Denver7 first reported on the video, and safety violation from state regulators last week.
"It's absurd that a facility's that close to a school, it's just crazy," said Rep. Mike Foote, D-East Boulder County.
It happened at Erie's Aspen Ridge Prep School in September, but parents weren't notified about it until months later.
"At a minimum, you should notify people that are affected by it and sounds like that didn't really happen here. That's ridiculous," said Foote.
Rep. Foote sponsored HB 17-1256 last legislative session that would have kept new oil and gas wells further away from schools. The bill would have pushed the setback to a thousand feet from the property line instead of from the school building.
"It was such a modest change, and yet the industry still opposed it," said Foote. "They just want to drill wherever they possibly can, and they want there to be less restrictive rules to where they can drill."
While the bill would not have impacted the site at Aspen Ridge, since those wells were there before the school went in, Foote said the video and incident highlights why new or existing wells shouldn't be that close to schools.
"Do you think lawmakers have a responsibility to do something," asked Denver7 reporter Jennifer Kovaleski.
"We have a responsibility to listen to what the people in this state are saying and what they're saying is its way too close to schools, way too close to homes.

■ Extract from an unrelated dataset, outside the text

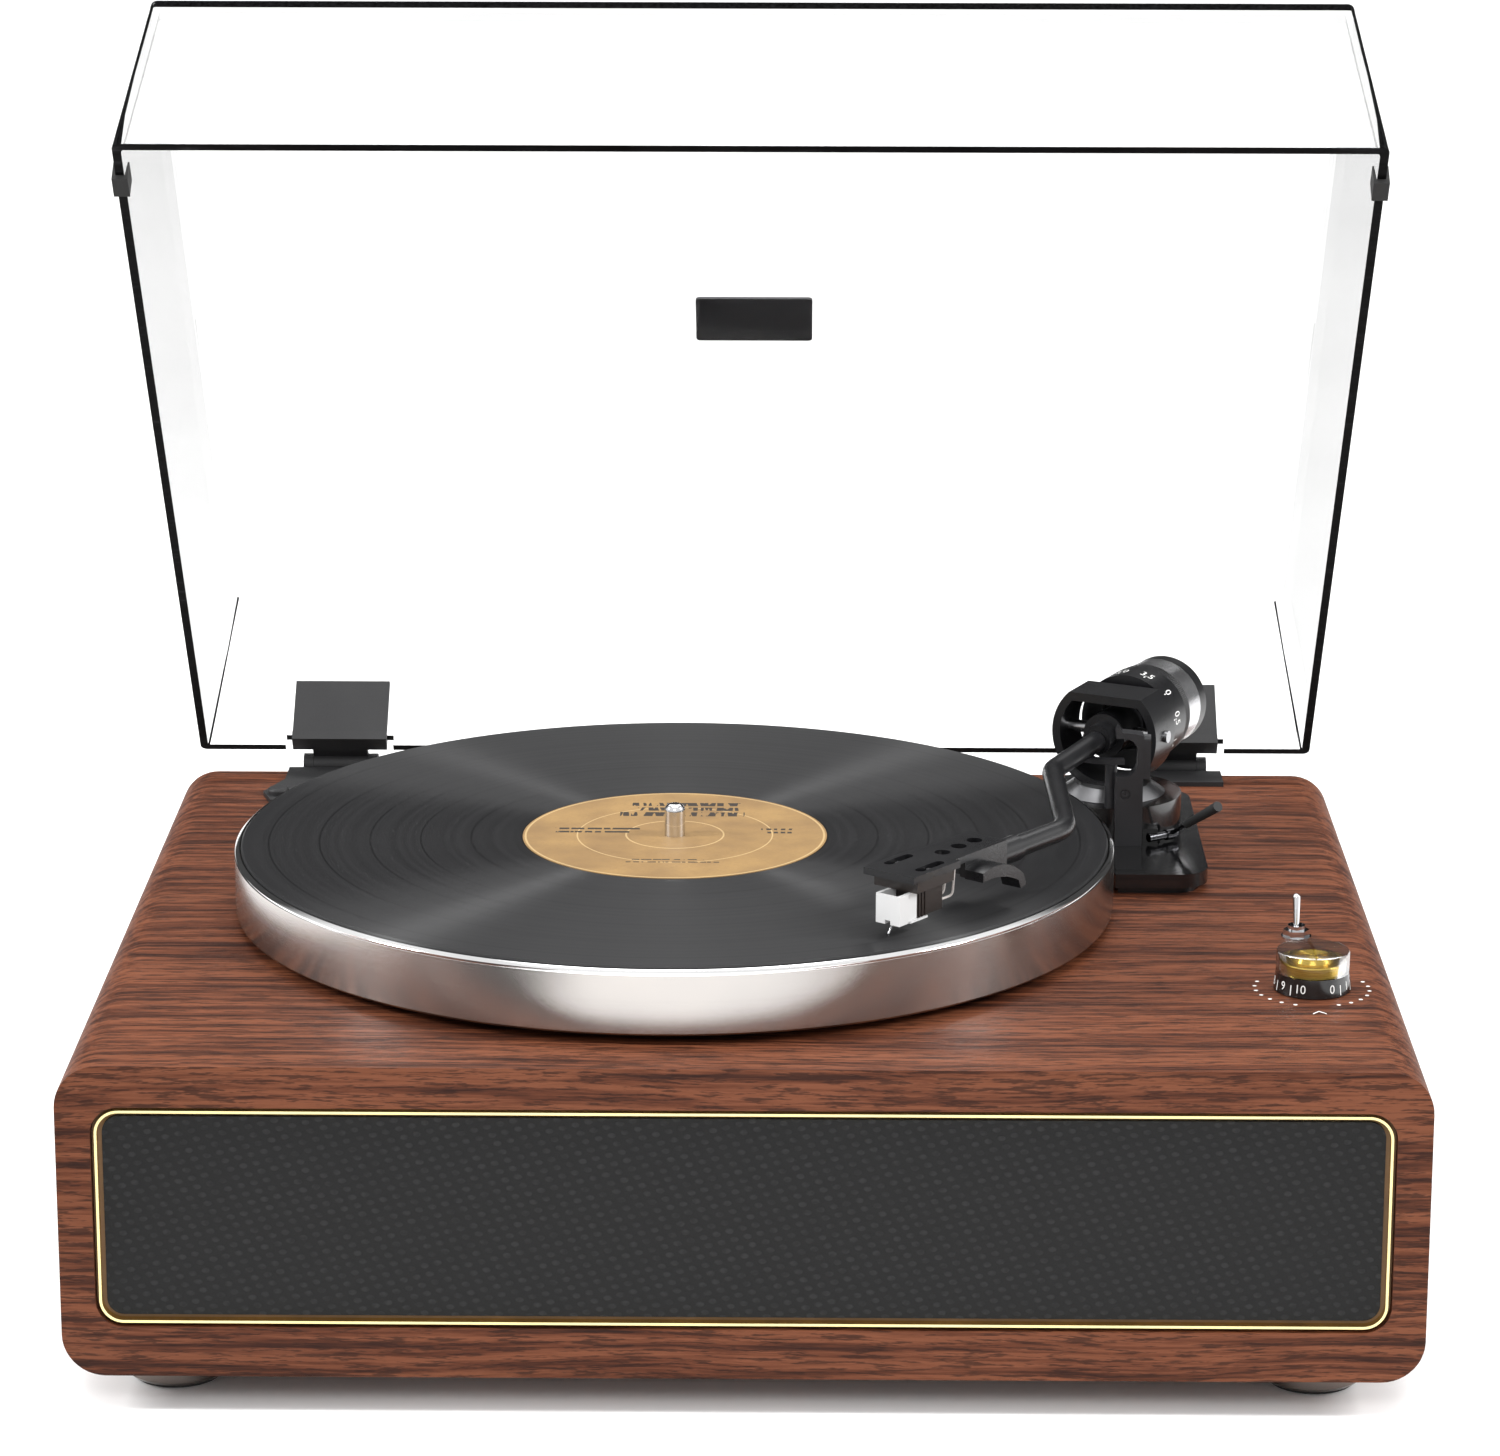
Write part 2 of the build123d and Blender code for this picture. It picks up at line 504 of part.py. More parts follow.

It shouldn't be in residential neighborhoods, period," said Foote.
Foote said he plans to revisit the bill in the next session, but because the balance of power remains the same, and Republicans still control the Senate, he believes the bill will likely die again.
Parents and activist are planning another protest at Aspen Ridge Thursday night at 6 p.m.
School administrators said they are confident the issue has been resolved, but they may bring in independent oil and gas monitoring moving forward.
Erie's Board of Trustee also announced on Tuesday plans to launch its own investigation into why they weren't told about the violation by Crestone Peak Resources, the company that owns the well, until more than a month after the company was ordered to cease operations at the site.